Yoichi Watanabe, Mohamed A. Abdou, Mahmoud Z. Youssef
Fusion Science and Technology | Volume 15 | Number 2 | March 1989 | Pages 617-622
Design of an Engineering Test Reactor | doi.org/10.13182/FST89-A39766
Articles are hosted by Taylor and Francis Online.
The next fusion experimental reactor such as ITER requires tritium breeding because of the high tritium cost and its limited availability from non-fusion sources, in addition to demonstrating breeding capability of commercial D-T reactors. A tritium fuel cycle model was developed to compute the required tritium breeding ratio(TBR) by taking into account reactor down-time. The results show that TBR should be unity to achieve 3 MW * Year/m2 of neutron fluence in 10 years for a steady-state reactor with 600 MW fusion power and 25% system availability provided 5 kg of initial tritium supply.
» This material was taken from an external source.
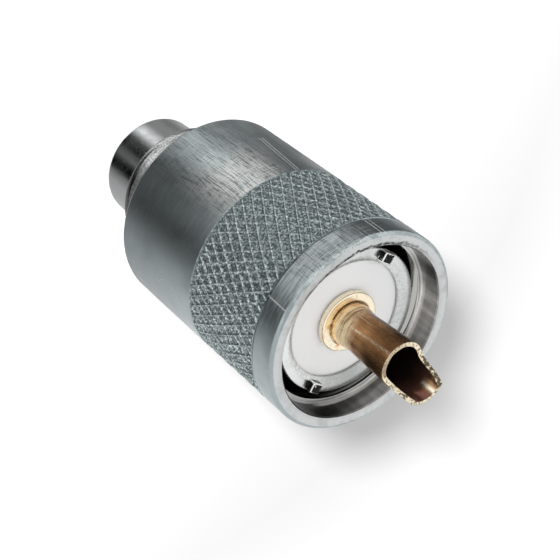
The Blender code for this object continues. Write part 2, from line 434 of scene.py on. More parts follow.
@dataclass(frozen=True)
class DrawnNickel(Finish):
    """Dull nickel plate with fine marks drawn along the ring, a painted highlight of worn lines on one side
    and a few deep scratches.
    """

    light: Triple = (0.518, 0.58, 0.592)
    dark: Triple = (0.288, 0.335, 0.343)
    # Colour of the painted highlight's bright lines, partly worn-through plate.
    worn_and_highlight: Triple = (0.95, 0.95, 0.92)
    scored: Triple = (0.15, 0.17, 0.17)
    nicked: Triple = (0.75, 0.76, 0.74)
    fresh_cut: Triple = (0.88, 0.89, 0.87)
    marks: float = 5200.0
    mark_depth: float = 0.006 * MM
    nick_spacing: float = 900.0
    worn_highlight_share: float = 0.92
    # Where the painted highlight lies round the turn, and the heights over which it brightens towards the
    # knurl.
    highlight_near: Triple = (-57.0, -23.0, 12.0)
    highlight_far: Triple = (130.0, 165.0, 14.0)
    hatched_near: Triple = (-62.0, 2.0, 14.0)
    hatched_far: Triple = (115.0, 172.0, 14.0)
    highlight_low: float = 13.5 * MM
    highlight_high: float = 18.5 * MM
    front_band: float = 30.0 * MM

    def lay(self, graph: Graph) -> Signal:
        """Builds the drawn marks, the painted highlight with its worn lines, the scratches, dull patches and
        small nicks.

        Args:
            graph: The material's tree.

        Returns:
            The surface.
        """
        place, _, azimuth, height = graph.polar()
        fine = graph.length_streaks(self.marks, 24.0)
        finest = graph.length_streaks(self.marks * 1.8, 16.0, 2.0)
        broad = graph.length_streaks(self.marks / 9.0, 30.0)
        crests = graph.length_streaks(self.marks / 3.0, 60.0, 1.0).spread(0.66, 0.74)
        across = graph.lathe_rings(self.marks * 1.7, 12.0, 2.0)
        patches = graph.noise(place, 260.0, 3.0, 0.55)
        grain = graph.noise(place, 10000.0, 1.0, 0.7)
        nicks = graph.add("ShaderNodeTexVoronoi", "Distance", Vector=place, Scale=self.nick_spacing)
        nick = nicks.spread(0.04, 0.10, 1.0, 0.0)
        onto_front = (self.front_band - 1.0 * MM, self.front_band)
        marked = azimuth.spread(-27.0, -8.0, 1.0, 0.08).at_least(azimuth.spread(95.0, 125.0))

        hatched_side = azimuth.within(*self.hatched_near).at_least(azimuth.within(*self.hatched_far))
        hatched = (across - 0.5) * (hatched_side * height.spread(*onto_front, 0.45, 1.8))
        speckled = fine * 0.55 + broad * 0.45 + (grain - 0.5) * 0.35
        swing = (speckled - 0.5) * marked + hatched
        plate = graph.mix(swing.spread(-0.14, 0.14), self.dark, self.light)
        dulled = graph.mix(patches.spread(0.48, 0.75, 0.0, 0.5), plate, self.dark)

        # Painted highlight on one side, brightening towards the knurl; its bright lines are partly worn plate
        # and partly painted light.
        highlight_side = azimuth.within(*self.highlight_near).at_least(azimuth.within(*self.highlight_far) * 0.6)
        highlight_rise = height.spread(self.highlight_low, self.highlight_high, 0.1, 1.0)
        painted_highlight = highlight_side * (highlight_rise * height.spread(*onto_front, 1.0, 0.3))
        lines = finest.spread(0.44, 0.54).at_least(across.spread(0.46, 0.56, 0.0, 0.9))
        patchy = painted_highlight * patches.spread(0.38, 0.55, 0.55, 1.0)
        worn_highlight_lines = lines * patchy * grain.spread(0.36, 0.56, 0.55, 1.0)
        worn_highlight_plate = graph.mix(worn_highlight_lines * self.worn_highlight_share, dulled, self.worn_and_highlight)
        dark_lines = finest.spread(0.45, 0.37, 0.0, 0.65) * highlight_side
        lined = graph.mix(dark_lines, worn_highlight_plate, self.scored)
        worn = graph.mix(nick * 0.5, lined, self.nicked)
        cut = scratched(RING_SCRATCHES, azimuth, height)

        coarse = (crests * marked).bump(self.mark_depth * 1.6)
        crossed = across.bump(self.mark_depth * 0.5, coarse)
        drawn = (fine * marked).bump(self.mark_depth, crossed)
        grained = grain.bump(self.mark_depth * 0.35, drawn)
        return graph.surface(
            graph.mix(cut, worn, self.fresh_cut),
            patches.spread(0.35, 0.7, 0.27, 0.36) + cut * 0.3,
            nick.bump(-self.mark_depth, grained),
            Anisotropic=0.8,
            Tangent=graph.add("ShaderNodeTangent", direction_type="RADIAL", axis="Z"),
        )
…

If the external tritium supply is increased to 20 kg, the required TBR is 0.9. The estimated TBR is very sensitive to the variation of the tritium burn-up fraction in plasma and the tritium residence time in the tritium processing system. For example, decreasing the burn-up fraction from 5% to 1% leads to a 25% increase in the required TBR. Thus these parameters must be carefully examined in future work.